Wheat is one of the major global crop and is a pillar of food systems worldwide where it makes up 20 percent of global calorie intake \cite{erenstein2022global}. Increasing food production is a key challenge that needs to be addressed for global security but with the backdrop of climate change, it is critical to take sustainable approaches in the production pipeline to increase yield .

The purpose of this project is to deliver a multi-modal wheat management assistant to help optimise wheat management decisions for increased yield. Literature has highlighted the growing usage of artificial intelligence for assistance within the general agriculture domain, and the growing potential for models capable of processing both images and natural language. Yet, despite rapid development in multi-modal models, existing models are still mainly general purpose and lack domain specialisation required to process wheat management tasks. Furthermore, it is noted that there are few existing multi-modal wheat focused datasets. These challenges are the motivation behind constructing high quality domain specific datasets and systems for wheat management.

To address the challenges highlighted above, a bespoke multi-modal dataset which contains high quality wheat images and textual prompts will first be constructed. The dataset created underpins the domain adaptation of general purpose VLMs to wheat specific tasks which will be deployed next. The model will be bench marked against various counter parts using LLM as judge method across several metrics such as accuracy. Finally, the Domain adapted model is embedded inside a multi agent framework designed to extend domain scope and scalability. A user friendly interface is developed to ensure the system is accessible for non-technical users such as farmers and agronomists.

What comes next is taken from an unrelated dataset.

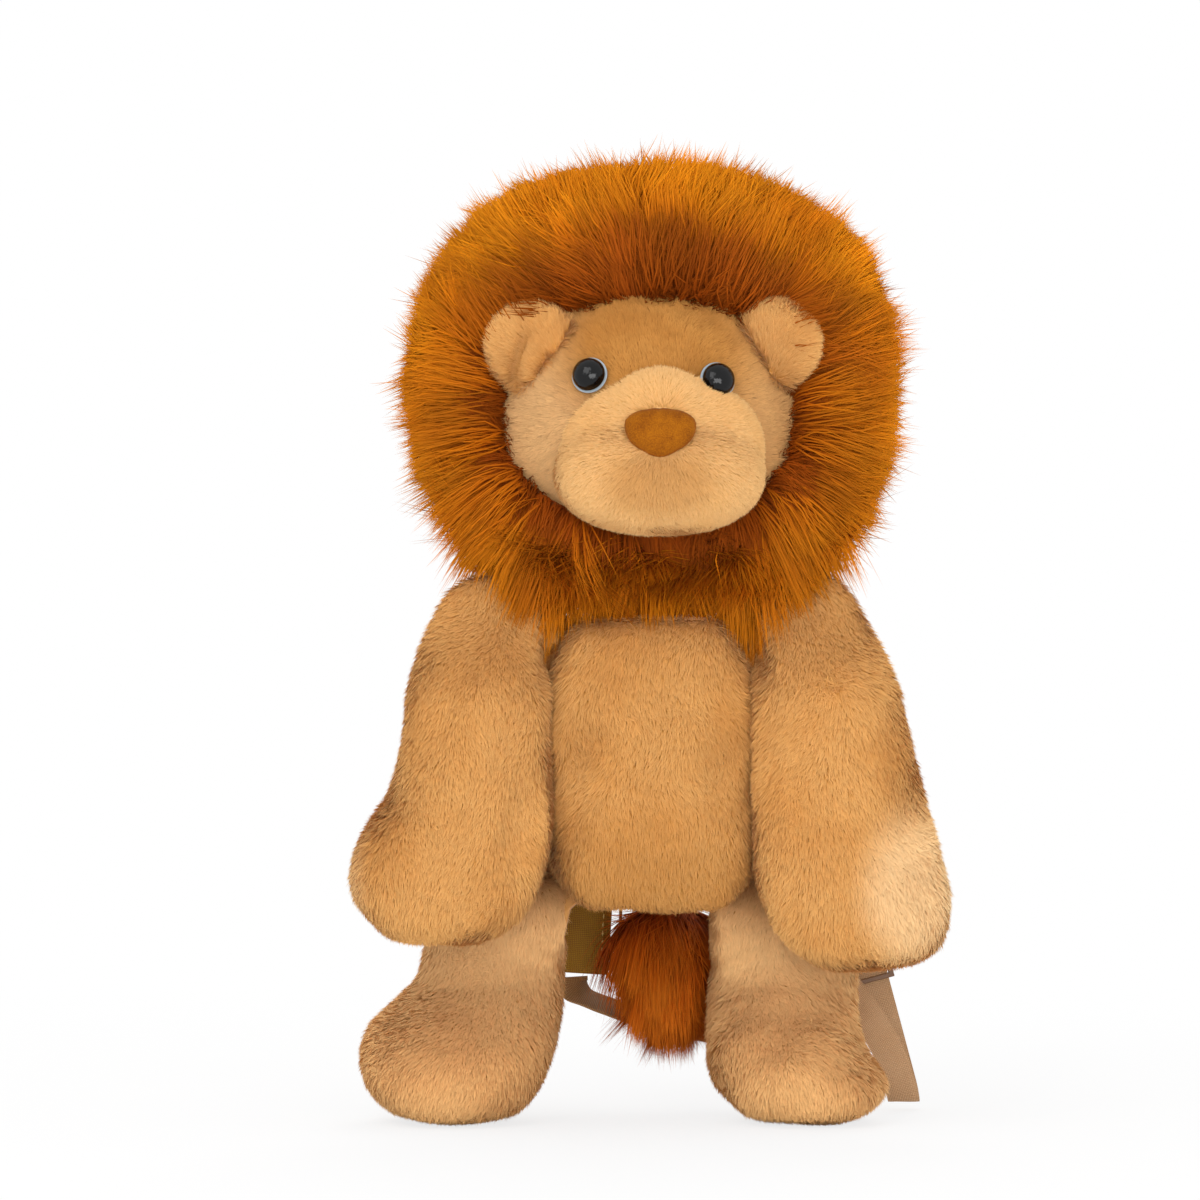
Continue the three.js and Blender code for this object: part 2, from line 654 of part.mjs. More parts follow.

The findings indicate that domain adapted models outperform general propose models across the specified tasks. Furthermore, multi-agent systems lead to more nuanced responses compared to domain adapted VLM responses. However, there are occasional reports of partially true information highlighting which highlights the need for an integrated database to ensure reliable and up to date information are retrieved. The system can be further enhanced by incorporating more specialised tools for the agentic system to use.